Ganz einfach, weil die Kämmerer per Gesetz den "Abgabenbehörden des
Bundes" - sprich: den Finanzämtern -die undankbare Aufgabe aufgehalst
haben, als Inkassobüro der Kammern zu dienen. Sie müssen von den
Zwangsmitgliedern neben der an die Lohnsumme gekoppelten KU2 auch die
allein von der Höhe des Umsatzes abhängige Kammerumlage KU1
eintreiben.
Dies mit der Auflage, dass deren Höhe die Kammermitglieder nicht
unverhältnismäßig belasten darf. Wobei die Höhe dieser Belastung von
der KU1-Bemessungsgrundlage abhängig ist. Und diese wird per
Verordnung von der Wirtschaftskammer Österreich festgelegt.

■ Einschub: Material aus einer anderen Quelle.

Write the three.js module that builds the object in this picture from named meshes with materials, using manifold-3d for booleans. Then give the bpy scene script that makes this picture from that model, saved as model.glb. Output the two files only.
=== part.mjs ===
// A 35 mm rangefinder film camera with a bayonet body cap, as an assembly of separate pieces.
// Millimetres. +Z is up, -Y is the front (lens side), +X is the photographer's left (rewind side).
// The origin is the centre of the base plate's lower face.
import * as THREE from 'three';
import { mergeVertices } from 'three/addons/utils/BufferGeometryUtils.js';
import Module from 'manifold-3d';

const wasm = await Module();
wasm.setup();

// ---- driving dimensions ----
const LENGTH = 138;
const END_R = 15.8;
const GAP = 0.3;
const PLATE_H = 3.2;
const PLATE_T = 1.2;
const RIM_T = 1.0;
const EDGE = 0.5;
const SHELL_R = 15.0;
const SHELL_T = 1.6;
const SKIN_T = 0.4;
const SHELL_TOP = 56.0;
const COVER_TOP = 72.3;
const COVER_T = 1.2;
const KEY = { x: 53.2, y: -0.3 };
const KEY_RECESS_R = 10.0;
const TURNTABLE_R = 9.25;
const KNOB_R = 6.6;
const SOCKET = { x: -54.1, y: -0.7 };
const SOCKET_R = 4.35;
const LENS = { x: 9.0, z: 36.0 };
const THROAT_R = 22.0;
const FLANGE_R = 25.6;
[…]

Was macht
nun das Finanzamt, wenn ein Kammermitglied -etwa ein Autohändler
-durch die Kammerumlage unverhältnismäßig belastet wird? Der
naheliegende Weg wäre, dafür die Bemessungsgrundlage zu reduzieren.
Diese Kompetenz hat die Kammer im Wirtschaftskammergesetz (WKG) aber
ihrem "Erweiterten Präsidium" vorbehalten.

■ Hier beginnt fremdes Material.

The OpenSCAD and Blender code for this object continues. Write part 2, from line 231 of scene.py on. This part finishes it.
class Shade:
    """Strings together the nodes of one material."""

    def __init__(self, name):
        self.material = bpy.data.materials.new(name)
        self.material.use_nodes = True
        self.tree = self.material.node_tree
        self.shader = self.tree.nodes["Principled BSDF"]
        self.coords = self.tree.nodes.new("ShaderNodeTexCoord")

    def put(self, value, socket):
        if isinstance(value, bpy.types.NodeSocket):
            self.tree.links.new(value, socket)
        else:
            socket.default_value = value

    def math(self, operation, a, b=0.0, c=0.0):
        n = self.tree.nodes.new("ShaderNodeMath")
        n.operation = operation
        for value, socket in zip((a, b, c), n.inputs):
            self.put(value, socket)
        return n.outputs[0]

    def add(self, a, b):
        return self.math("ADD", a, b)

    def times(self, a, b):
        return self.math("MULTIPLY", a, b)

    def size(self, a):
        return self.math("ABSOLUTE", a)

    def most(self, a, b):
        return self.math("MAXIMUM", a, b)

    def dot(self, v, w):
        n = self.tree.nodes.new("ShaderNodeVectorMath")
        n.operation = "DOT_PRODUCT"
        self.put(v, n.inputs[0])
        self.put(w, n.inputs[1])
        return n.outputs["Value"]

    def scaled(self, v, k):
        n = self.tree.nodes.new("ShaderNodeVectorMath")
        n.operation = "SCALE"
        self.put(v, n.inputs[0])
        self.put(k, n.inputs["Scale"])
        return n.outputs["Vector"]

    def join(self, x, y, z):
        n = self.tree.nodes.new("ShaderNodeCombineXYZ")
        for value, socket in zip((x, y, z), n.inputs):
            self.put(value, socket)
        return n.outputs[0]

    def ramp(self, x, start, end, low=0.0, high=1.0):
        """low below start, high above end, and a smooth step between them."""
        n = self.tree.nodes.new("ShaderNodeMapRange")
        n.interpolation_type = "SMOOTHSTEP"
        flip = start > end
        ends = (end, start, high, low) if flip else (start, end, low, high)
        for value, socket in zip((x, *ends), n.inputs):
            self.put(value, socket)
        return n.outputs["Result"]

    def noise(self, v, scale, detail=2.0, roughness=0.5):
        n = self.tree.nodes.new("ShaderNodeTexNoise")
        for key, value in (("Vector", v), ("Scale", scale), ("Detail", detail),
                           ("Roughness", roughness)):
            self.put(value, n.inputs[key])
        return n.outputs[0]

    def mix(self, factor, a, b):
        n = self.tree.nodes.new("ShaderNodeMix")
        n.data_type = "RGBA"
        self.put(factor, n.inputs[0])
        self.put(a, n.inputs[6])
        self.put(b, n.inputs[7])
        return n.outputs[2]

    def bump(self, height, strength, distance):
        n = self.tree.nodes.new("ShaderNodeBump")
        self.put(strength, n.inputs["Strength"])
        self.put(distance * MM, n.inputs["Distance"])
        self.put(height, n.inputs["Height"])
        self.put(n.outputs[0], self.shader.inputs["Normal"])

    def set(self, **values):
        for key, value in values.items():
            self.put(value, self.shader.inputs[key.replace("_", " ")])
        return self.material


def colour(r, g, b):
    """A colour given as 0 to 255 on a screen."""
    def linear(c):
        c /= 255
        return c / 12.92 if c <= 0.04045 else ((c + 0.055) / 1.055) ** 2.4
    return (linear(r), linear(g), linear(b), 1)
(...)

Unverhältnismäßig hohe Belastung
Dem kann das Finanzamt aufgrund des von der WKÖ den Parlamentariern
unterjubelten WKG keine Weisungen erteilen, die Bemessungsgrundlage
zu reduzieren. Und zwar auf jene Höhe, die eine gesetzlich
unzulässige - unverhältnismäßige -Belastung der Autohändler generell
ausschließt. Fazit: Selbst darf das Finanzamt die Bemessungsgrundlage
nicht reduzieren -und die WKÖ macht es nicht.
Angesichts dieses Dilemmas hat das BFG im Falle eines
Wertpapiermaklers, bei dem das Finanzamt eine unverhältnismäßig hohe
- und damit gesetzwidrige -KU1 eintreiben sollte, den VfGH um
Überprüfung dieser unerfreulichen Gesetzeslage ersucht. Worauf dieser
ein Gesetzesprüfungsverfahren (G 126/2016) eingeleitet hat. Mit einem
für alle Kammermitglieder unerfreulichen VfGH-Urteil: Die Bedenken
des BFGseien zwar durchaus verständlich. Allerdings habe das Gericht
nicht dargelegt, dass eine größere Zahl von Kammermitgliedern von
dieser Gesetzesregulierung betroffen sei. Der VfGH verwies auf seine
schon 1995 getroffene Entscheidung, dass den Kammern bei der
Festlegung "der Kriterien zur Berechnung der Umlagen ein weiter
rechtspolitischer Gestaltungsspielraum zukommt". Weshalb der
BFG-Antrag auf Aufhebung der bedenklichen Gesetzeslage abgewiesen
wurde.
Entscheidend sei, dass nach dem WKG eine Herabsetzung der
KU1-Bemessungsgrundlage nur dann zulässig sei, wenn ganze
Berufsgruppen unter einer unverhältnismäßigen Belastung zu leiden
hätten. Im konkreten Beschwerdefall habe die KU1 zwar 39 Prozent des
Jahresgewinns 2010 verzehrt. Dies könne auch durchaus
unverhältnismäßig sein. Der BFG habe aber nicht vorgebracht, dass
davon ein ganzer Berufszweig betroffen sei. Soweit es sich nur um
einen Einzelfall handle, dürfe der Gesetzgeber -somit letztlich die
Kammer, die dem Parlament das WKG vorgebe -"derartige Härtefälle in
Kauf nehmen".
Was bringt die Reform den Autohändlern?
Tatsache ist, dass sämtliche Autohändler mit ihren hohen, aber
ertraglosen Umsätzen mit einer unverhältnismäßig hohen KU1 belastet
werden. Daran ändert auch die Tatsache nichts, dass mit einer im
April abgesegneten "Kammerreform" ab 2019 die Großzahler um 15
Millionen entlastet werden sollen. Erfreulich etwa für die Voest, die
sich damit eine Million pro Jahr ersparen kann. Den Autohändlern
bringt das aber nichts.
Rechtsanwalt Dr. Martin Brenner versucht daher im Auftrag von vier
Beschwerdeführern - das eigentlich dafür zuständige Bundesgremium der
Autohändler hat sich an dieses heiße Eisen nicht herangewagt - den
VfGH doch noch umzustimmen. "Aus den Erhebungen der KMU Forschung
Austria ergibt sich, dass tausende Kfz-Betriebe von einer überhöhten
KU1 betroffen sind", sagt Brenner. Es ist für ihn unvorstellbar, dass
es sich dabei nur um tausende einzelne "Härtefälle" handelt.
Vielleicht könnte da eine positive Entscheidung des VfGH die WKÖ zu
einer echten Umlagenreform zwingen - womit sie auch den
kammerkritischen NEOS etwas den Wind aus den Segeln nehmen würde.